───── Data segment
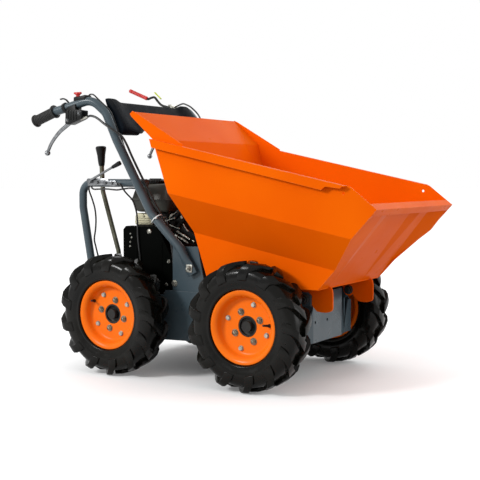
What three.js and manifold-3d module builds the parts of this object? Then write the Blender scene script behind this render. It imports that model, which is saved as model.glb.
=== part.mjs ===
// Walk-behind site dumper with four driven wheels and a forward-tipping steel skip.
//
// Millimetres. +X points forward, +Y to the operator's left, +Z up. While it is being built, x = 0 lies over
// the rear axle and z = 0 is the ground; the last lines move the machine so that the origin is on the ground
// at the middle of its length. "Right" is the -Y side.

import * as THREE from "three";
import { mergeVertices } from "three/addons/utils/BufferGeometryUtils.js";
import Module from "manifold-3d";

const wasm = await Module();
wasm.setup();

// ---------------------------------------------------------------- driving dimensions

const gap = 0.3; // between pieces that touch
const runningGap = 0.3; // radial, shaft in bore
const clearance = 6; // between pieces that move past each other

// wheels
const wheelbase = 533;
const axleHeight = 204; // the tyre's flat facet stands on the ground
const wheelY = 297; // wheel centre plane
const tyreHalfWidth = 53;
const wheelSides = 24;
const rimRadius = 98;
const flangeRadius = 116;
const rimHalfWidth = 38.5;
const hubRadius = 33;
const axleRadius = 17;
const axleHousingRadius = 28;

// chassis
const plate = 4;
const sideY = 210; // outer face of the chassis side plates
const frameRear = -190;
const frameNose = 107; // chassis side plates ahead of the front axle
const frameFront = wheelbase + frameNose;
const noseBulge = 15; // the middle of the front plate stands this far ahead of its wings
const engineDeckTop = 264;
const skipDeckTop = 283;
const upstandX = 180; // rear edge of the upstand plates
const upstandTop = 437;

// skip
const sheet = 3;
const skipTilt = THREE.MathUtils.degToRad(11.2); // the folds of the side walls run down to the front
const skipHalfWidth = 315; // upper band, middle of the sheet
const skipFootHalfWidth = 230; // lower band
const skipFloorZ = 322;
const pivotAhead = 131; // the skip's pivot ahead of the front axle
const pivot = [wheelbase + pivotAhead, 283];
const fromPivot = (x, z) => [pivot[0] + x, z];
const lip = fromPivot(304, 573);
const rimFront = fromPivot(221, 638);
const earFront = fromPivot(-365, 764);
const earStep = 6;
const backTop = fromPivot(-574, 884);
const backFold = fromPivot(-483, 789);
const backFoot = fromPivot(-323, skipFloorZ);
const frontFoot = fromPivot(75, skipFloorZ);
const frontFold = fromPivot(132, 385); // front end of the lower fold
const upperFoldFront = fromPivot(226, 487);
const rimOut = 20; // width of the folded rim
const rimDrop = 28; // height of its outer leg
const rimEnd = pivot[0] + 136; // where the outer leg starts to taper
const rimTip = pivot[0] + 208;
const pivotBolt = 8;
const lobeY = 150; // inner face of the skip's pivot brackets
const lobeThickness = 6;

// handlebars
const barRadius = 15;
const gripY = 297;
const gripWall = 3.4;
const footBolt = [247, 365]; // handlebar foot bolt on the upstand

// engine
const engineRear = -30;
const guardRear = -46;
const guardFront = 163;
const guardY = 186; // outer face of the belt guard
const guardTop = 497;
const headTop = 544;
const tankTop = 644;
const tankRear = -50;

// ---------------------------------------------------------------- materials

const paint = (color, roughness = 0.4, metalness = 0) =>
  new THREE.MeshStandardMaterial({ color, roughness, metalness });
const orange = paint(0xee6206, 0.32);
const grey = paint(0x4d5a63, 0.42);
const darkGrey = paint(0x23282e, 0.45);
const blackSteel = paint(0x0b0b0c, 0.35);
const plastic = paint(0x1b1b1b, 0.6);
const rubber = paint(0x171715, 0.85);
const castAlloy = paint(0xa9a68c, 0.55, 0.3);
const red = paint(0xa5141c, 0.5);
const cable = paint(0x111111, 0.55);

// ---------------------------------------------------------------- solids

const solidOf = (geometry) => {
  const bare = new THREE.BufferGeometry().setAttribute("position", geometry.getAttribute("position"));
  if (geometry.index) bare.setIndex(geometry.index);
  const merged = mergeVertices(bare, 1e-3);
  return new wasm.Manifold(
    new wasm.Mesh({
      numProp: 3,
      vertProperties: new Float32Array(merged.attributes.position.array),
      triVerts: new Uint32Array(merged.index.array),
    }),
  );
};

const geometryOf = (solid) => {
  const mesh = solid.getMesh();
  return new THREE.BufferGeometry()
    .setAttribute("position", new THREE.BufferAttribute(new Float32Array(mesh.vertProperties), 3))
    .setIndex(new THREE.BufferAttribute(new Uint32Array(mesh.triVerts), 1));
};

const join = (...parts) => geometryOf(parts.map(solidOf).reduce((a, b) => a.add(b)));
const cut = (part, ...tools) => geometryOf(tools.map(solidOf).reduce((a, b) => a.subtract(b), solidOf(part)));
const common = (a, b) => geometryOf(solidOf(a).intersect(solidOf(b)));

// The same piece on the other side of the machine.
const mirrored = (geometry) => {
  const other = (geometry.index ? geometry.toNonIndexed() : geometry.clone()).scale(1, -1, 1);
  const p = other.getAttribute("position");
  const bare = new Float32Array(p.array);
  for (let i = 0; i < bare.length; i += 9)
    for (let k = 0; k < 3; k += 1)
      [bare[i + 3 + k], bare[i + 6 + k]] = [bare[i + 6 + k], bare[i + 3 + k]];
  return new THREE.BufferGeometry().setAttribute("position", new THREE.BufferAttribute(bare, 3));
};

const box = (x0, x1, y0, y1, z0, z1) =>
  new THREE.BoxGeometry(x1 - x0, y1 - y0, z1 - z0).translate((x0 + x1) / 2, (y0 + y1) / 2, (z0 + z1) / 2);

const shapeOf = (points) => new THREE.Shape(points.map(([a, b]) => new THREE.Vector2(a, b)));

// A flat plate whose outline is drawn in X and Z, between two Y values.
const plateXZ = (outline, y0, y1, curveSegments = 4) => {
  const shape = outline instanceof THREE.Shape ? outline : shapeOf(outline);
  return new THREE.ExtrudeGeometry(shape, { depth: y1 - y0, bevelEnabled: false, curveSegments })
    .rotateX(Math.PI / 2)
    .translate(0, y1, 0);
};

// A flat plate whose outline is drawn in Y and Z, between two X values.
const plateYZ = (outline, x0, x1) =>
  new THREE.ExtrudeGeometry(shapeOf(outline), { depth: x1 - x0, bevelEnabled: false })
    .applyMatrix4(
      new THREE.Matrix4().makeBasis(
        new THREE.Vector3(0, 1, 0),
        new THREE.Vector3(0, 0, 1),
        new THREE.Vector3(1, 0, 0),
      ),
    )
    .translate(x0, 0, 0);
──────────
◆ Exercise prompt: Restate the listing exactly, starting at its first line and ending at the line where "const upstandTop = 437;" occurs; include both and no other lines.

◆ Correct answer:
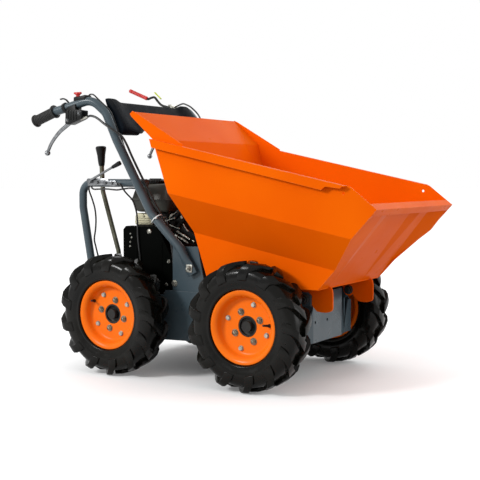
What three.js and manifold-3d module builds the parts of this object? Then write the Blender scene script behind this render. It imports that model, which is saved as model.glb.
=== part.mjs ===
// Walk-behind site dumper with four driven wheels and a forward-tipping steel skip.
//
// Millimetres. +X points forward, +Y to the operator's left, +Z up. While it is being built, x = 0 lies over
// the rear axle and z = 0 is the ground; the last lines move the machine so that the origin is on the ground
// at the middle of its length. "Right" is the -Y side.

import * as THREE from "three";
import { mergeVertices } from "three/addons/utils/BufferGeometryUtils.js";
import Module from "manifold-3d";

const wasm = await Module();
wasm.setup();

// ---------------------------------------------------------------- driving dimensions

const gap = 0.3; // between pieces that touch
const runningGap = 0.3; // radial, shaft in bore
const clearance = 6; // between pieces that move past each other

// wheels
const wheelbase = 533;
const axleHeight = 204; // the tyre's flat facet stands on the ground
const wheelY = 297; // wheel centre plane
const tyreHalfWidth = 53;
const wheelSides = 24;
const rimRadius = 98;
const flangeRadius = 116;
const rimHalfWidth = 38.5;
const hubRadius = 33;
const axleRadius = 17;
const axleHousingRadius = 28;

// chassis
const plate = 4;
const sideY = 210; // outer face of the chassis side plates
const frameRear = -190;
const frameNose = 107; // chassis side plates ahead of the front axle
const frameFront = wheelbase + frameNose;
const noseBulge = 15; // the middle of the front plate stands this far ahead of its wings
const engineDeckTop = 264;
const skipDeckTop = 283;
const upstandX = 180; // rear edge of the upstand plates
const upstandTop = 437;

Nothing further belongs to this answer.